Battles Continue Over The Rock N Roll Legend

WEST PALM BEACH (CBS4) ― The King of Rock and Roll, Elvis Presley, is still dead but the million-dollar battle over Elvis' final picture has erupted into a courtroom dispute.

That's because it's a photo of Elvis lying dead in his casket at Graceland published in the National Enquirer in 1977, however, the famous photo may have been destroyed during the anthrax contamination of the gossip magazine's former headquarters in Boca Raton.

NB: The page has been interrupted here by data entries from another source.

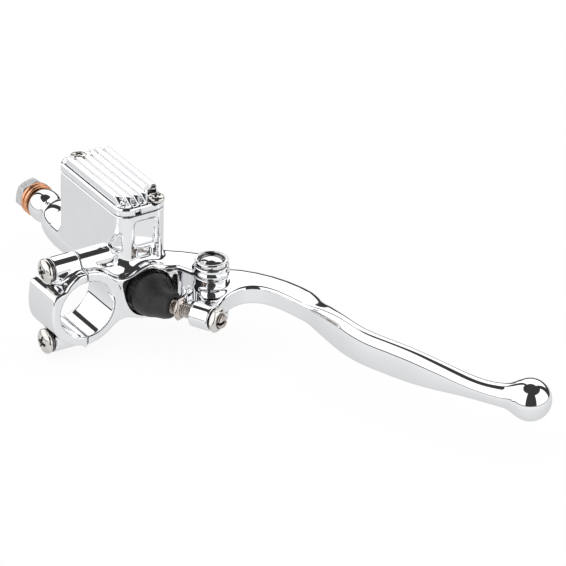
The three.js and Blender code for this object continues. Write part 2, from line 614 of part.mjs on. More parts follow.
function adjusterScrew() {
  const slot = new THREE.BoxGeometry(2.9, 12, 1).translate(29.55, 0, 0);
  slot.rotateX(ADJUSTER_SPIN);
  slot.rotateZ(ADJUSTER_ANGLE);
  slot.translate(ADJUSTER_X, CYLINDER_Y, 0);
  const screw = cut(turn(ADJUSTER_SCREW, onAdjuster(0), ADJUSTER, 20), toSolid(slot));
  piece('adjuster_screw', screw, zinc({ roughness: 0.3 }));
}

function adjusterNut(place, along, acrossFlats) {
  const nut = cut(hex(acrossFlats, onAdjuster(along), ADJUSTER, 3.4, ADJUSTER_SPIN, 0.5),
    rod(3.15, onAdjuster(along - 2), ADJUSTER, 9, 20));
  piece('adjuster_nut_' + place, nut, zinc({ roughness: 0.3 }));
}

// ---------- assembly ----------
masterCylinderBody();
clampCap();
for (const screw of CLAMP_SCREWS) {
  clampWasher(screw);
  clampScrew(screw);
}
reservoirDiaphragm();
diaphragmPlate();
reservoirCover();
COVER_SCREWS.forEach(coverScrew);
copperWasher('inner', OUTLET_X - OUTLET_GAP);
copperWasher('outer', OUTLET_X - OUTLET_GAP - COPPER_PITCH);
banjoBolt();
pistonAndCups();
pistonRetainers();
returnSpring();
dustBoot();
brakeLever();
pivotBush();
pivotBolt();
adjusterScrew();
adjusterNut('inner', 6.9, 8.6);
adjusterNut('outer', 24.4, 9.4);

export default part;
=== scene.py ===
"""A chromed handlebar brake master cylinder with its reservoir, clamp and hand lever.

Shapes are drawn in millimetres from the handlebar axis, which runs along X at y = 0, z = 0.
The cylinder lies parallel to it at y = CYL_Y, z = 0, with its mouth at x = 0 and its outlet at
the -X end. The reservoir stands on top (+Z), the clamp cap is on the -Y side and the lever
reaches out towards +X and +Y. OFFSET carries the shapes into the shared frame.
Most pieces are distance fields (negative inside), turned into meshes by field_mesh.
"""
import bpy
import json
import math
import numpy as np
from mathutils import Matrix, Vector


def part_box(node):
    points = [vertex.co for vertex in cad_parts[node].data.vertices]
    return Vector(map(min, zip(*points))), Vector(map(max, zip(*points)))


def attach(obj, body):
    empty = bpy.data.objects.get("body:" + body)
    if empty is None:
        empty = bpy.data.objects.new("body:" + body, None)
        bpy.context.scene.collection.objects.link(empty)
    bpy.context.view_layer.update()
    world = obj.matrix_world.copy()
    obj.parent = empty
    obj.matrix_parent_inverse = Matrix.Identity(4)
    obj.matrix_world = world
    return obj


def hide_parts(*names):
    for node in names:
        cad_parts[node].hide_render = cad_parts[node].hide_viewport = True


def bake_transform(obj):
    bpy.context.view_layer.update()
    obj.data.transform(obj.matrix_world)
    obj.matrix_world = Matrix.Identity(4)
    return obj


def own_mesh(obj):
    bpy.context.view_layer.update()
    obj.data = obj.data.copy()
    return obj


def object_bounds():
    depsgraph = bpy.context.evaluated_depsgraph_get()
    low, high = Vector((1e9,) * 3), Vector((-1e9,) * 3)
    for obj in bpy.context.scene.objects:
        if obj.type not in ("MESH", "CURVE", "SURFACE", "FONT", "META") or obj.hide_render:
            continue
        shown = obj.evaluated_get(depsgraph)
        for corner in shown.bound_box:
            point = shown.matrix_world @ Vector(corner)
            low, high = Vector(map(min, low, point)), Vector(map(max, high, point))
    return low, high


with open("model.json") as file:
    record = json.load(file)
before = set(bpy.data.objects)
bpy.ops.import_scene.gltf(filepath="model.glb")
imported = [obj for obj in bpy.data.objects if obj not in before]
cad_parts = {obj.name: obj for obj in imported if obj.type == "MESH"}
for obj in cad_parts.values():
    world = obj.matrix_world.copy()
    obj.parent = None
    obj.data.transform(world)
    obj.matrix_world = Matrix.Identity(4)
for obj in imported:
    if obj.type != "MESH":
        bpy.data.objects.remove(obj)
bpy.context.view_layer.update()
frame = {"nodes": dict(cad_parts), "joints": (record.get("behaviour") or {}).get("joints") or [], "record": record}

MM = 0.001
COARSE = 1.0         # grows every grid step

# ------------------------------------------------------------------ sizes and places (mm)
BAR_R, CLAMP_R = 12.7, 16.5
OFFSET = np.array([0.0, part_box("clamp_cap")[0][1] / MM + CLAMP_R, 0.0])


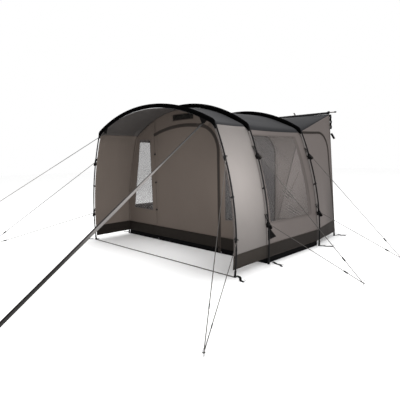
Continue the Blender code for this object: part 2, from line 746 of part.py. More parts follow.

The man who bought the American Media Inc. building in Boca Raton in 2003 while it was still sealed and quarantined, David Rustine, has filed a federal lawsuit against the company he hired to decontaminate the building, New York-based Sabre Technical Services.

However, two weeks before their contract was up, Rustine's lawsuit claims, Sabre demanded more time to finish the job and threatened to 'lose the Elvis photo' if the contract wasn't extended.

Rustine refused and filed suit. Sabre's President countersued for defamation and claimed that AMI advised that all the Enquirer photos be destroyed as part of the anthrax cleansing process.

There's even a picture in the court file of a Sabre worker holding the Elvis photo during a shredding operation.

In his lawsuit, Rustine has demanded the return of the Elvis picture or be paid what he says the picture is worth, $1-million.

As for the October 2001 anthrax attack that killed Enquirer photo editor Bob Stevens, it has never been solved.